Earth Bound by Emma Barry and Genevieve Turner

B

Genre: Historical: American, Romance

Theme: Workplace

Archetype: STEM

STEM characters alert! Earth Bound is a historical romance set in the early 1960s, part of the Fly Me To The Moon series. Before I go any further, may I say that it is refreshing to see a historical that isn’t set in the Regency Era, the Victorian Era, or the 1920s. I love reading romance in those time periods, but I also think that setting a romance series in the 1960s during early days of the space race is a creative, interesting choice.

In this book, two engineers work together at the American Space Department (a fictional stand-in for NASA). From 1961 to 1963, they work together, have a no strings attached sexual relationship, and fall in love. They have a lot of hot sex and they do a lot of math, although, as I recall, not at the same time.

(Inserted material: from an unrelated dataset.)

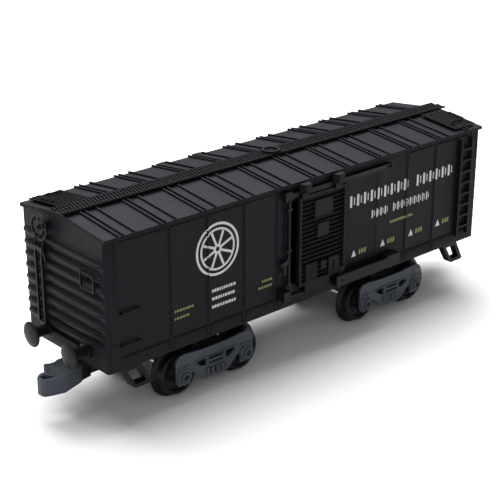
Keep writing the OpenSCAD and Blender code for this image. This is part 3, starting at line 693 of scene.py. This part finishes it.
def body_rivets():
    """Rivet rows of the sides, the same on both after half a turn.

    Rivets that the door passes are low, and behind its track the band has none."""
    wall_y, seam_y, band_y = wall_planes()
    seams = seam_strips()
    door_low, door_high = box("door_near")
    _, track_high = box("track_near")
    low_on_seam = SHARE_BEHIND_DOOR * (seam_y - door_high.y)
    low_on_wall = SHARE_BEHIND_DOOR * (wall_y - door_high.y)
    for side, turn in SIDES.items():
        rivets = Solid()
        for a, b in seams:
            x = (a + b) / 2
            passed = door_low.x - 1 < x < track_high.x
            start, end = (x, seam_y, BAND_TOP + RIVET_PITCH), (x, seam_y, TOP_ROW_Z - 1)
            rivet_row(rivets, start, end, height=low_on_seam if passed else RIVET_H)
            for band_x in (x - 1, x + 1):
                start, end = ((band_x, band_y, z) for z in BAND_ROWS_Z)
                rivet_row(rivets, start, end, BAND_ROW_PITCH)
        for a, b in plain_runs(seams):
            passed = door_low.x < a < track_high.x
            start, end = ((x, wall_y, TOP_ROW_Z) for x in (a, b))
            rivet_row(rivets, start, end, height=low_on_wall if passed else RIVET_H)
            if not passed:
                start, end = ((x, band_y, BAND_TOP - 0.8) for x in (a, b))
                rivet_row(rivets, start, end)
        start, end = ((POST_RIVET_X, band_y, z) for z in (BAND_ROWS_Z[0], TOP_ROW_Z))
        rivet_row(rivets, start, end, height=POST_RIVET_H)
        rivets.piece(f"rivets_{side}", BODY, "wagon", "body_plastic", turn)


# ---------- prints ----------

def sliced(outline, cuts):
    """Parts of a convex outline of (x, z) points cut at each x in cuts, each with its cut."""
    parts = []
    limits = [-1e6, *cuts, 1e6]
    for low, high in zip(limits, limits[1:]):
        part = clip(clip(outline, low, 1), high, -1)
        if len(part) > 2:
            parts.append((part, low))
    return parts


def clip(outline, level, keep):
    """The part of a convex outline whose x is above level, or below it if keep is -1."""
    kept = []
    for (x0, z0), (x1, z1) in zip(outline, outline[1:] + outline[:1]):
        in0 = keep * (x0 - level) >= 0
        in1 = keep * (x1 - level) >= 0
        if in0:
            kept.append((x0, z0))
        if in0 != in1:
            t = (level - x0) / (x1 - x0)
            kept.append((level, z0 + t * (z1 - z0)))
    return kept


class Ink(Solid):
    """Printed shapes on the near side that follow the seam strips."""

    def __init__(self):
        super().__init__()
        self.wall_y, self.seam_y, _ = wall_planes()
        self.seams = seam_strips()
        self.cuts = [x for strip in self.seams for x in strip]

    def shape(self, outline):
        """A convex outline of (x, z) points in ink, cut where the wall changes level."""
        for part, cut in sliced(outline, self.cuts):
            raised = any(abs(cut - a) < 0.01 for a, _ in self.seams)
            plane = self.seam_y if raised else self.wall_y
            self.prism(part, lambda p, y: (p[0], y, p[1]), plane - INK_T, plane + 0.05)

    def bar(self, x0, z0, x1, z1, lean=0):
        self.shape([(x0, z0), (x1, z0), (x1 + lean, z1), (x0 + lean, z1)])

    def ring(self, centre, outer, inner, steps=72):
        for k in range(steps):
            a, b = (2 * math.pi * i / steps for i in (k, k + 1))
            self.shape(
                [
                    (centre[0] + r * math.cos(t), centre[1] + r * math.sin(t))
                    for r, t in ((inner, a), (outer, a), (outer, b), (inner, b))
                ]
            )

    def spoke(self, centre, angle, inner, outer, width):
        along = Vector((math.cos(angle), math.sin(angle)))
        across = Vector((-along.y, along.x)) * width / 2
        middle = Vector(centre)
        corners = (
            middle + along * inner - across, middle + along * outer - across,
            middle + along * outer + across, middle + along * inner + across,
        )
        self.shape([tuple(c) for c in corners])

    def dashes(self, x0, x1, z0, z1, draw, longest):
        """One row of short dashes in place of a line of small print."""
        x = x0
        while x < x1 - 0.5:
            length = min(draw.uniform(0.7, longest), x1 - x)
            self.bar(x, z0, x + length, z1)
            x += length + draw.uniform(0.35, 0.6)

    def pickets(self, x0, x1, z0, z1, cell, skip):
        """A row of upright strokes, tall and short in turn, in place of a line of large print."""
        count = round((x1 - x0) / cell)
        cell = (x1 - x0) / count
        inset = (z1 - z0) * 0.18
        for i in range(count):
            if i in skip:
                continue
            x = x0 + i * cell
            self.bar(x, z0, x + cell * 0.3, z1)
            self.bar(x + cell * 0.55, z0 + inset, x + cell * 0.68, z1 - inset)


def wheel_badge(white):
    """A plain wheel in a double ring, in place of the printed badge."""
    line = 1.15
    white.ring(BADGE_AT, BADGE_R, BADGE_R - line)
    white.ring(BADGE_AT, BADGE_R - 2.5, BADGE_R - 3.5)
    white.ring(BADGE_AT, 2.3, 1.1, 36)
    for k in range(8):
        white.spoke(BADGE_AT, math.pi * k / 4 + math.pi / 8, 2.2, BADGE_R - 3.3, line)


def prints():
    """White and yellow markings of one side, the same on both after half a turn."""
    for side, turn in SIDES.items():
        draw = random.Random(7)
        white, yellow = Ink(), Ink()
        wheel_badge(white)
        for z in SMALL_LINES_Z:
            white.dashes(*SMALL_LINES_X, z - 0.7, z + 0.7, draw, 1.5)
        for x0, x1, z in YELLOW_LINES:
            yellow.dashes(x0, x1, z - 0.55, z + 0.55, draw, 1.3)
        white.pickets(*LARGE_LINE, 4.8, skip=(9,))
        white.pickets(*MIDDLE_LINE, 3.2, skip=(4,))
        yellow.dashes(*YELLOW_LINE, draw, 1.5)
        low, high = TRIANGLE_Z
        for x in TRIANGLES_X:
            white.shape([(x - TRIANGLE_REACH, low), (x + TRIANGLE_REACH, low), (x, high)])
            for k in range(3):
                left = x + 2 * TRIANGLE_REACH + 1.9 * k
                yellow.bar(left, low + 0.4, left + 1.2, high - 0.7, lean=0.3)
        white.piece(f"white_print_{side}", WHITE, "wagon", "white_print", turn)
        yellow.piece(f"yellow_print_{side}", YELLOW, "wagon", "yellow_print", turn)


# ---------- round parts ----------

def wheel(node, axle):
    """A flanged wheel; its back faces the middle of the axle."""
    low, high = box(node)
    side = -1 if low.y < 0 else 1
    back = high.y if side < 0 else low.y
    flange = (high.x - low.x) / 2
    centre = ((low.x + high.x) / 2, back, (low.z + high.z) / 2)
    hub_back = 0.4
    width = high.y - low.y - hub_back - 0.5
    bore = 1.5
    hub_r = 3.2
    recess = 1.8
    tread = flange - 2.2
    dish = tread - 1.9
    profile = [(bore, 0), (hub_r, 0), (hub_r, recess)]
    profile += [(dish - 0.4, recess), (dish, recess - 0.4), (dish, hub_back)]
    profile += arc(flange - 0.55, hub_back + 0.55, 0.55, -90, 0, 4)
    profile += arc(flange - 0.7, hub_back + 0.8, 0.7, 0, 75, 4)
    profile += [(tread + 0.7, hub_back + 1.75), (tread + 0.15, hub_back + 2.2)]
    profile += [(tread, hub_back + 2.8), (tread - 0.25, hub_back + width - 0.5)]
    profile += arc(tread - 0.7, hub_back + width - 0.45, 0.45, 0, 90, 4)
    profile += arc(dish + 0.3, hub_back + width - 0.3, 0.3, 90, 180, 3)
    web = hub_back + width - 1.5
    profile += [(dish - 0.1, web + 0.25), (dish - 0.4, web), (hub_r + 0.9, web)]
    profile += [(hub_r + 0.4, web + 0.35), (hub_r + 0.1, hub_back + width - 0.1)]
    profile += [(hub_r - 0.2, hub_back + width + 0.5), (bore, hub_back + width + 0.5)]
    shape = Solid()
    shape.lathe(profile, centre, (0, side, 0), 128)
    shape.piece(f"{node}_turned", WHEEL, axle, "wheel_plastic", NO_TURN, (node,))


def buffer(node):
    """Mushroom buffer with its collar, drawn outwards from the end wall."""
    low, high = box(node)
    out = -1 if low.x < 0 else 1
    wall = high.x if out < 0 else low.x
    length = high.x - low.x
    radius = (high.y - low.y) / 2
    centre = (wall, (low.y + high.y) / 2, (low.z + high.z) / 2)
    rim = 0.9
    dome = 20
    collar_r, collar_t, collar_round = 3.6, 1.5, 0.3
    neck_r, flare = 2.5, 1.6
    drop = dome - math.sqrt(dome * dome - (radius - rim) ** 2)
    face = []
    for k in range(8):
        r = (radius - rim) * (1 - k / 7)
        face.append((max(r, AXIS_R), length - dome + math.sqrt(dome * dome - r * r)))
    profile = [(AXIS_R, -1), (collar_r, -1), (collar_r, collar_t - collar_round)]
    profile += arc(collar_r - collar_round, collar_t - collar_round, collar_round, 0, 90, 3)
    profile += [(neck_r, collar_t), (neck_r, length - 4.6)]
    profile += arc(neck_r + flare, length - 4.2, flare, 180, 105, 5)
    profile += [(radius - 0.6, length - drop - 1.5)]
    profile += arc(radius - 0.55, length - drop - 0.75, 0.55, -60, 60, 6)
    profile += face
    shape = Solid()
    shape.lathe(profile, centre, (out, 0, 0), 96)
    shape.piece(f"{node}_turned", TRIM, "wagon", "trim_plastic", NO_TURN, (node,))


def brake_wheel():
    """Hand brake wheel: thin round rim, eight spokes and a dished middle."""
    low, high = box("brake_wheel")
    rim_r = 0.55
    spoke_r = 0.4
    outer = (high.y - low.y) / 2
    centre = (low + high) / 2
    shape = Solid()
    rim = []
    for k in range(72):
        a = 2 * math.pi * k / 72
        rim.append(centre + (outer - rim_r) * Vector((0, math.cos(a), math.sin(a))))
    shape.tube(rim, rim_r, 14, closed=True)
    disc = 3.1
    for k in range(8):
        a = math.radians(45 * k)
        reach = Vector((0, math.cos(a), math.sin(a)))
        ends = [centre + reach * (disc - 0.3), centre + reach * (outer - rim_r)]
        shape.tube(ends, spoke_r, 10)
    bore = 0.86
    hub = [(bore, -0.8), *arc(1.25, -0.6, 0.2, -90, 0, 3), (1.6, -0.35), (disc - 0.2, -0.35)]
    hub += [*arc(disc - 0.2, 0, 0.35, -60, 60, 4), (disc - 0.7, 0.35), (disc - 1.0, 0.15)]
    hub += [(1.6, 0.1), (1.4, 0.2), *arc(1.2, 0.6, 0.2, 0, 90, 3), (bore, 0.8)]
    shape.lathe(hub, centre, (-1, 0, 0), 48)
    shape.piece("brake_wheel_turned", TRIM, "handbrake", "trim_plastic", NO_TURN, ("brake_wheel",))


# ---------- scene ----------

def floor():
    """The pale paper that the wagon stands on."""
    mesh = bpy.data.meshes.new("floor")
    reach = FLOOR_REACH
    corners = [(-reach, -reach, 0), (reach, -reach, 0), (reach, reach, 0), (-reach, reach, 0)]
    mesh.from_pydata(corners, [], [(0, 1, 2, 3)])
    ground = bpy.data.objects.new("floor", mesh)
    bpy.context.scene.collection.objects.link(ground)
    material, nodes, links, surface = shader("floor_paper")
    grain = spread(nodes, links, noise(nodes, links, 8), 0, 1)
    links.new(blend_colours(nodes, links, grain, *FLOOR_TONES), surface.inputs["Base Color"])
    surface.inputs["Roughness"].default_value = 0.8
    surface.inputs["Specular IOR Level"].default_value = 0.1
    mesh.materials.append(material)


def softbox(name, place, size, power):
    """A rectangular light at a place, turned to the wagon."""
    light = bpy.data.lights.new(name, "AREA")
    light.shape = "RECTANGLE"
    light.size, light.size_y = size
    light.energy = power
    lamp = bpy.data.objects.new(name, light)
    lamp.location = place
    aim = Vector(LIT_PLACE) - Vector(place)
    lamp.rotation_mode = "QUATERNION"
    lamp.rotation_quaternion = aim.to_track_quat("-Z", "Y")
    bpy.context.scene.collection.objects.link(lamp)


def studio():
    """A plain white sky, and the lights."""
    world = bpy.data.worlds.new("studio")
    bpy.context.scene.world = world
    world.use_nodes = True
    sky = world.node_tree.nodes["Background"]
    sky.inputs["Color"].default_value = (1, 1, 1, 1)
    sky.inputs["Strength"].default_value = SKY_STRENGTH
    for name, settings in LIGHTS.items():
        softbox(name, *settings)
    bpy.context.scene.view_settings.view_transform = "Standard"


def camera():
    """The camera of the main view."""
    data = bpy.data.cameras.new("camera")
    data.lens = CAMERA_LENS
    data.sensor_width = 36
    data.clip_start = 0.01
    data.clip_end = 50
    eye = bpy.data.objects.new("camera", data)
    azimuth, elevation = math.radians(CAMERA_AZIMUTH), math.radians(CAMERA_ELEVATION)
    level = Vector((-math.sin(azimuth), math.cos(azimuth), 0)) * math.cos(elevation)
    forward = level - Vector((0, 0, math.sin(elevation)))
    eye.location = CAMERA_AT
    eye.rotation_mode = "QUATERNION"
    eye.rotation_quaternion = forward.to_track_quat("-Z", "Y")
    bpy.context.scene.collection.objects.link(eye)
    bpy.context.scene.camera = eye


camera()
studio()
floor()
finish_cad_pieces()
running_board()
for side, turn in SIDES.items():
    walkway(f"walkway_{side}", turn)
roof_ring()
body_rivets()
prints()
for end in ENDS:
    for side in SIDES:
        buffer(f"buffer_{end}_{side}")
        for place in ("outer", "inner"):
            wheel(f"wheel_{end}_{place}_{side}", f"{end}_{place}_wheelset")
brake_wheel()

Charlie is a computer engineer. She works with analog computers and wages a campaign to switch to digital as computer science advances. She also works closely with human computers (think Hidden Figures). This means she has to be good with numbers, machines, and people. On top of that she is a woman in a high level position in the early 1960s so she has to be assertive yet diplomatic.

Eugene is the Director of Engineering and Development. Charlie reports to Hal, who is an idiot. Hal, and a lot of other people, report to Eugene. Because Hal is an idiot, Charlie and Eugene consult often. It helps that Charlie is the only person in the department who doesn’t think Eugene is scary. He has extremely high standards and he’s very abrupt, both of which are traits she can live with.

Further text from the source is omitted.